• [TASK TO CARRY OUT] All entries should be output exactly as they stand.

━━━━━━━━━━━━━━━━━━━━━━━━━━━━━━

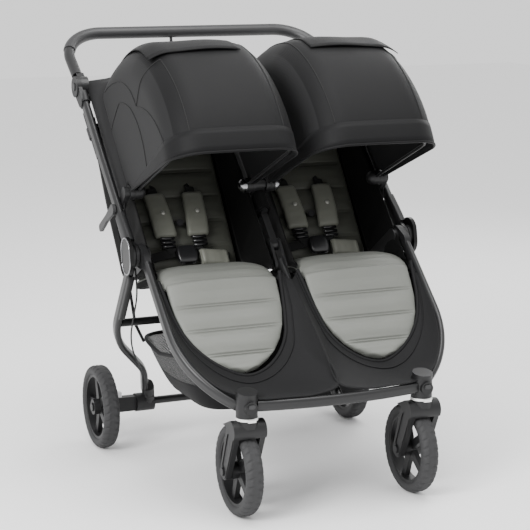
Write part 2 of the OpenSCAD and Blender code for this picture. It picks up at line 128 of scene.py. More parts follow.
def shape(name, points, faces, paint, smooth=True):
    mesh = bpy.data.meshes.new(name)
    mesh.from_pydata([tuple(p) for p in points], [], faces)
    mesh.update()
    bm = bmesh.new()
    bm.from_mesh(mesh)
    bmesh.ops.remove_doubles(bm, verts=bm.verts, dist=1e-6)
    bmesh.ops.recalc_face_normals(bm, faces=bm.faces)
    bm.to_mesh(mesh)
    bm.free()
    for f in mesh.polygons:
        f.use_smooth = smooth
    mesh.materials.append(paint.material)
    obj = bpy.data.objects.new(name, mesh)
    bpy.context.scene.collection.objects.link(obj)
    return obj


def grid(name, at, nu, nv, paint, close_u=False, close_v=False):
    """Mesh through at(u, v) for u and v from 0 to 1."""
    cu, cv = (nu if close_u else nu + 1), (nv if close_v else nv + 1)
    points = [at(i / nu, j / nv) for i in range(cu) for j in range(cv)]
    faces = [(i * cv + j, ((i + 1) % cu) * cv + j, ((i + 1) % cu) * cv + (j + 1) % cv, i * cv + (j + 1) % cv)
             for i in range(nu) for j in range(nv)]
    return shape(name, points, faces, paint)


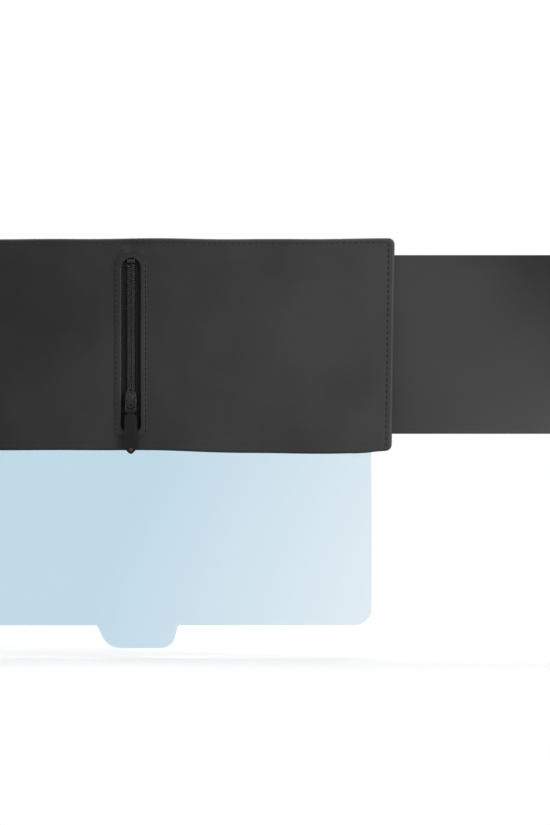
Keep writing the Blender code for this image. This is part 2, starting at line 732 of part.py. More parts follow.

━━━━━━━━━━━━━━━━━━━━━━━━━━━━━━

• [RESULT FOR THIS EXERCISE]
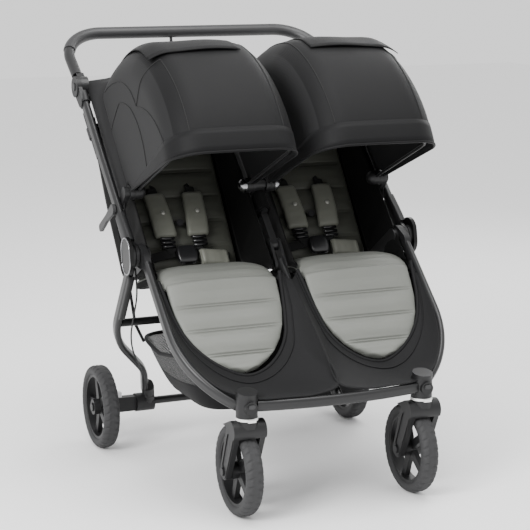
Write part 2 of the OpenSCAD and Blender code for this picture. It picks up at line 128 of scene.py. More parts follow.
def shape(name, points, faces, paint, smooth=True):
    mesh = bpy.data.meshes.new(name)
    mesh.from_pydata([tuple(p) for p in points], [], faces)
    mesh.update()
    bm = bmesh.new()
    bm.from_mesh(mesh)
    bmesh.ops.remove_doubles(bm, verts=bm.verts, dist=1e-6)
    bmesh.ops.recalc_face_normals(bm, faces=bm.faces)
    bm.to_mesh(mesh)
    bm.free()
    for f in mesh.polygons:
        f.use_smooth = smooth
    mesh.materials.append(paint.material)
    obj = bpy.data.objects.new(name, mesh)
    bpy.context.scene.collection.objects.link(obj)
    return obj


def grid(name, at, nu, nv, paint, close_u=False, close_v=False):
    """Mesh through at(u, v) for u and v from 0 to 1."""
    cu, cv = (nu if close_u else nu + 1), (nv if close_v else nv + 1)
    points = [at(i / nu, j / nv) for i in range(cu) for j in range(cv)]
    faces = [(i * cv + j, ((i + 1) % cu) * cv + j, ((i + 1) % cu) * cv + (j + 1) % cv, i * cv + (j + 1) % cv)
             for i in range(nu) for j in range(nv)]
    return shape(name, points, faces, paint)


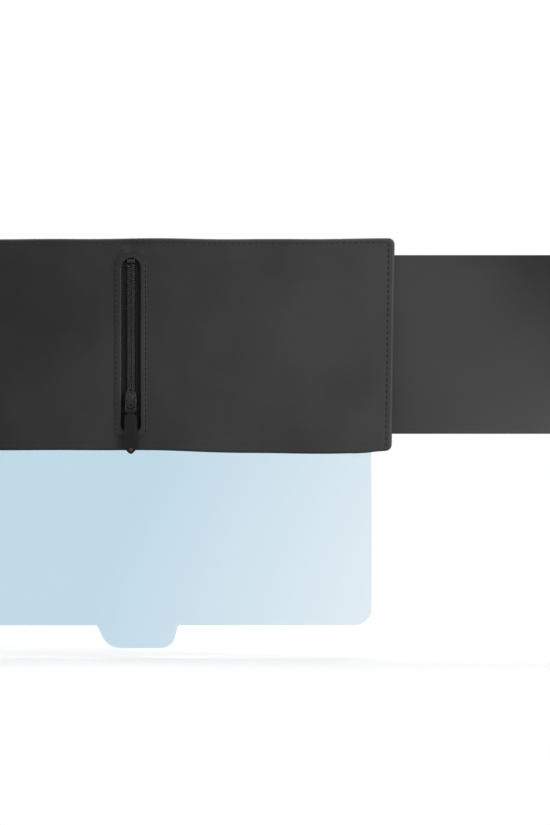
Keep writing the Blender code for this image. This is part 2, starting at line 732 of part.py. More parts follow.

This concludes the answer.